Dans l’intervalle, le chancelier avait passé par bien des angoisses et des inquiétudes. Il était tellement écœuré des jalousies et des intrigues dont il était l’objet, qu’il se tenait dans un isolement farouche. « Je n’ai pas une âme humaine ici, gémissait-il, pour causer de l’avenir et du passé. » Ecoutez ces aveux extraordinaires, qui montrent quelle était la reconnaissance du Roi et des princes envers celui qui avait tant travaillé, tant peiné pour la formation de l’unité allemande. « Quand on est depuis trop longtemps ministre, écrit-il à sa femme, et que, comme tel, par la volonté de Dieu, on a eu des succès, alors on sent nettement combien le bourbier glacé de l’envie et de la haine monte lentement autour de vous, s’élève de plus en plus et finit par gagner le cœur.
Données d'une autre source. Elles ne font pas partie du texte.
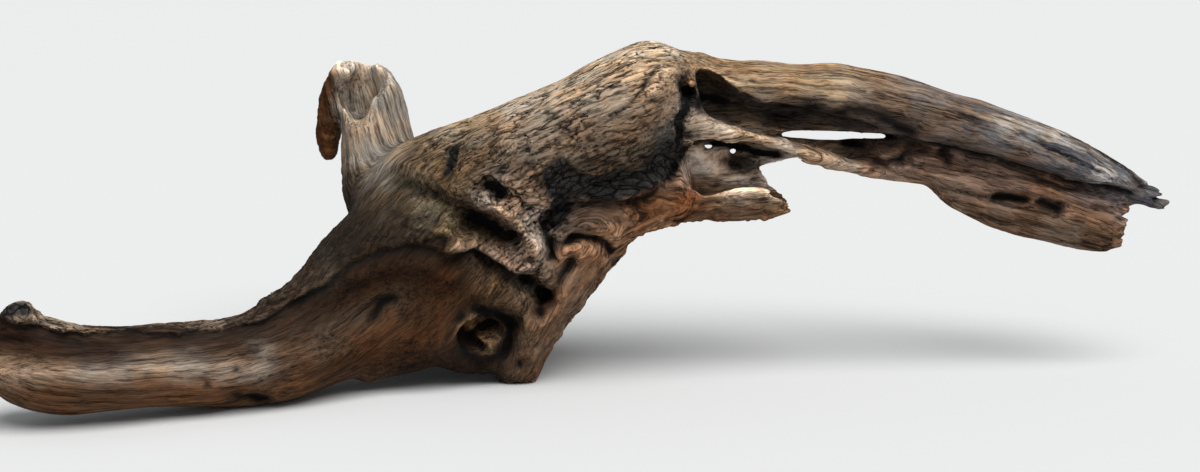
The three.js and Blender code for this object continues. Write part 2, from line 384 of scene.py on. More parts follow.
# name: (line, side, half width, depth, half width of the darkness, darkness). A minus depth stands out.
# Below means only that side of the line, which makes a step. The darkness is mostly painted shade: shadow
# lines under the rim, the lip, the spur, the char, the plank's steps and the beam, and shade in the caves,
# holes, grooves,
# valleys and the slit; the cracks, ovals and the scar are dark wood. A minus darkness clears what is dark
# there:
# the painted shade over the cave's chunks, which so look lit, and the scar's dark over the bare chip.
carving = {
    "rimStep": (rim[:10], "below", .0065, .0085, .0028, .97),
    "rimRise": (rim[9:], "below", .0100, .0050, .0060, .80),
    "rimEdge": ([(x, z + .008) for x, z in rim[:-4]], "both", .0055, -.0025, 0, 0),
    "purpleGroove": ([(-.430, .068), (-.400, .064), (-.365, .059)], "both", .0030, .0020, .0030, .45),
    "armRidge": ([(-.425, .056), (-.394, .047), (-.360, .045), (-.300, .047), (-.250, .043), (-.215, .046)],
                 "both", .0110, -.0045, 0, 0),
    "lip": (lip, "both", .0045, -.0070, 0, 0),
    "underLip": ([(x, z - .003) for x, z in lip[1:6]], "below", .0120, .0110, .0085, .88),
    "lumpUnderLip": ([(-.090, .073), (-.084, .080)], "both", .0080, -.0060, 0, 0),
    "middleCave": ([(-.102, .129), (-.091, .125), (-.081, .120), (-.070, .117)],
                   "both", .0080, .0160, .0082, .93),
    "fang": ([(-.092, .144), (-.080, .137), (-.069, .129), (-.060, .119), (-.054, .108)],
             "both", .0045, -.0130, 0, 0),
    "besideFang": ([(-.047, .126), (-.043, .114), (-.042, .102)], "both", .0050, .0130, .0048, .88),
    "upperCave": ([(-.088, .156), (-.079, .151)], "both", .0055, .0120, .0055, .92),
    "brow": ([(-.094, .161), (-.083, .163), (-.072, .158)], "both", .0045, -.0045, 0, 0),
    "darkMark": ([(-.113, .180), (-.117, .172), (-.120, .163)], "both", .0030, .0040, .0032, .80),
    "caveRing": ([(-.108, .056), (-.112, .045), (-.107, .033), (-.096, .025), (-.083, .022), (-.074, .031),
                  (-.074, .046), (-.081, .056), (-.096, .060)], "both", .0060, .0080, .0070, .90),
    "caveInside": ([(-.092, .043)], "both", .0130, 0, .0130, .80),
    "caveFill": ([(-.103, .043), (-.090, .038)], "both", .0115, -.0180, .0085, -.92),
    "wedge": ([(-.107, .050), (-.099, .050), (-.102, .045)], "both", .0038, -.0050, .0050, -.90),
    "chunk": ([(-.095, .035), (-.087, .037)], "both", .0050, -.0070, .0060, -.90),
    "caveGap": ([(-.103, .038), (-.095, .044), (-.086, .047)], "both", .0020, .0080, .0026, .92),
    "rootKnob": ([(-.067, .064)], "both", .0105, -.0075, 0, 0),
    "rootCave": ([(-.064, .085), (-.053, .077), (-.045, .068), (-.050, .060)],
                 "both", .0050, .0130, .0055, .95),
    "smallKnob": ([(-.057, .047)], "both", .0055, -.0045, 0, 0),
    "footHole": ([(-.066, .018)], "both", .0035, .0060, .0038, .90),
    "dent": ([(-.173, .061), (-.168, .068), (-.158, .071)], "both", .0040, .0045, .0036, .80),
    "armHoleA": ([(-.261, .037)], "both", .0030, .0040, .0028, .80),
    "armHoleB": ([(-.281, .029)], "both", .0030, .0030, .0025, .75),
    "recess": ([(-.267, .014), (-.248, .008)], "both", .0060, .0080, .0050, .80),
    "charStep": (charFoot, "below", .0110, .0100, .0038, .80),
    "charSink": (charHead, "below", .0100, .0040, .0020, .55),
    "tornGroove": ([(-.031, .112), (-.024, .117), (-.016, .116), (-.008, .113)],
                   "both", .0030, .0070, .0030, .92),
    "tornEye": ([(-.005, .112), (.000, .109), (.005, .103)], "both", .0040, .0080, .0040, .90),
    "tornFoldA": ([(-.043, .117), (-.028, .122), (-.010, .126), (.002, .124), (.009, .115)],
                  "both", .0036, -.0060, 0, 0),
    "tornFoldB": ([(-.030, .108), (-.010, .104), (.008, .098)], "both", .0060, -.0040, 0, 0),
    "rootSplit": ([(-.026, .098), (-.036, .086), (-.041, .072)], "both", .0040, .0070, .0030, .75),
    "valley": ([(-.160, .156), (-.140, .151), (-.120, .144), (-.104, .137)],
               "both", .0060, .0060, .0060, .45),
    "lowValley": ([(-.162, .137), (-.143, .131), (-.126, .129)], "both", .0035, .0035, .0030, .40),
    "shoulderFold": ([(-.150, .168), (-.128, .163), (-.110, .154)], "both", .0050, -.0035, 0, 0),
    "oliveFold": ([(-.153, .132), (-.138, .129), (-.121, .124), (-.106, .120)],
                  "both", .0032, -.0040, 0, 0),
    "oliveGapA": ([(-.153, .127), (-.138, .124), (-.121, .119)], "both", .0022, .0030, .0014, .60),
    "oliveGapB": ([(-.133, .115), (-.116, .118), (-.106, .124)], "both", .0020, .0025, .0012, .55),
    "oliveGapC": ([(-.144, .148), (-.126, .146), (-.112, .139)], "both", .0020, .0025, .0012, .60),
    "lipFold": ([(-.140, .122), (-.124, .117), (-.108, .118), (-.096, .120)], "both", .0040, -.0035, 0, 0),
    "jawFoldA": ([(.066, .137), (.090, .141), (.110, .141), (.134, .134)],
                 "both", .0030, .0030, .0018, .50),
    "jawFoldB": ([(.060, .131), (.090, .130), (.120, .130)], "both", .0030, .0022, .0014, .45),
    "jawDark": ([(.100, .160), (.121, .154)], "both", .0090, .0030, .0088, .80),
    "underSpur": ([(.058, .1785), (.095, .173), (.120, .168), (.134, .164)],
                  "both", .0050, .0030, .0046, .95),
    "platesCrackA": ([(-.088, .148), (-.074, .146), (-.062, .150)], "both", .0018, .0030, .0013, .85),
    "platesCrackB": ([(-.070, .155), (-.064, .145), (-.056, .135)], "both", .0018, .0030, .0013, .85),
    "platesCrackC": ([(-.062, .140), (-.052, .142), (-.046, .138)], "both", .0018, .0030, .0013, .85),
    "scar": ([(.056, .231), (.059, .218)], "both", .0050, .0050, .0065, .95),
    "chip": (chipLine, "both", .0026, -.0050, .0034, -.95),
    "humpEdge": ([(.058, .214), (.056, .205), (.052, .190)], "both", .0030, .0040, .0040, .90),
    "leftDark": ([(.140, .186), (.160, .180)], "both", .0050, .0040, .0050, .80),
    "ovalA": ([(.186, .177), (.198, .175)], "both", .0065, .0060, .0065, .75),
    "ovalB": ([(.206, .165), (.215, .161), (.226, .164), (.231, .172)], "both", .0035, .0040, .0032, .75),
    "ovalC": ([(.259, .171), (.263, .164)], "both", .0050, .0040, .0052, .65),
    "galleryA": ([(.301, .1355), (.324, .1325)], "both", .0042, .0100, .0044, .97),
    "galleryB": ([(.336, .1300), (.350, .1270)], "both", .0042, .0100, .0044, .97),
    "plankStep": ([(.220, .157), (.240, .152), (.266, .144), (.299, .138), (.350, .133), (.400, .126)],
                  "below", .0050, .0045, .0014, .80),
    "lowerStep": ([(.279, .130), (.313, .119), (.351, .112), (.398, .103)],
                  "below", .0040, .0030, .0012, .75),
    "upperLine": ([(.226, .164), (.272, .157), (.319, .150), (.391, .136)],
                  "both", .0020, .0020, .0010, .55),
    "beamSlit": (slitEdge, "below", .0060, .0110, .0050, .97),
    "beamUnder": ([(.135, .209), (.160, .2075), (.185, .205), (.211, .198), (.231, .189)],
                  "both", .0070, .0020, .0065, .82),
    "hollowLeft": ([(.068, .214), (.100, .208)], "both", .0070, .0020, .0075, .80),
    "tipCrackA": ([(.352, .184), (.375, .175), (.398, .159), (.417, .148)],
                  "both", .0022, .0035, .0013, .85),
    "tipCrackB": ([(.314, .187), (.337, .176), (.360, .1645), (.378, .158)],
                  "both", .0022, .0035, .0013, .85),
    "tipCrackC": ([(.383, .171), (.404, .158), (.418, .142)], "both", .0020, .0030, .0012, .80),
    "beamFoot": ([(x, z + .007) for x, z in slitEdge], "both", .0060, -.0030, 0, 0),
    "beamLip": ([(.062, .239), (.077, .233), (.088, .223), (.105, .214), (.150, .212)],
                "both", .0035, -.0025, 0, 0),
    "crack": ([(.037, .242), (.029, .233), (.021, .221), (.008, .211), (-.006, .197)],
              "both", .0018, .0024, .0011, .85),
}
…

On ne se fait plus de nouveaux amis. Les vieux meurent ou se terrent dans leur modestie aigrie, et la froideur d’en haut augmente, ainsi que l’histoire naturelle des princes, même des meilleurs, le veut... Bref, j’ai froid intellectuellement, et il me tarde d’être auprès de toi et d’être avec toi, dans la solitude, à la campagne. Un cœur sain ne pourrait supporter à la longue cette vie de Cour... Les princes avec leurs airs affairés m’importunent. De même, mon très gracieux maître avec toutes ces petites difficultés qui, pour lui, à propos de la très simple question de l’Empire, se rattachent à des préjugés princiers et à des colifichets ! » Bismarck faisait ainsi allusion, entre autres minces détails, à la question du changement ou du maintien des uniformes pour les Etats du Sud. Et, quelques jours après, il écrivait encore : « Je vais assez bien par ce temps de pluie et de tempêtes, quoique exténué par le chagrin que me donnent les sujets que tu sais, tourmenté outre mesure par le travail que me causent les personnes et non les nécessités objectives, car sans cela je ne me plaindrais pas. » Tourmenté, exténué,

  1. Pensées et Souvenirs, t. II, p. 141, 142.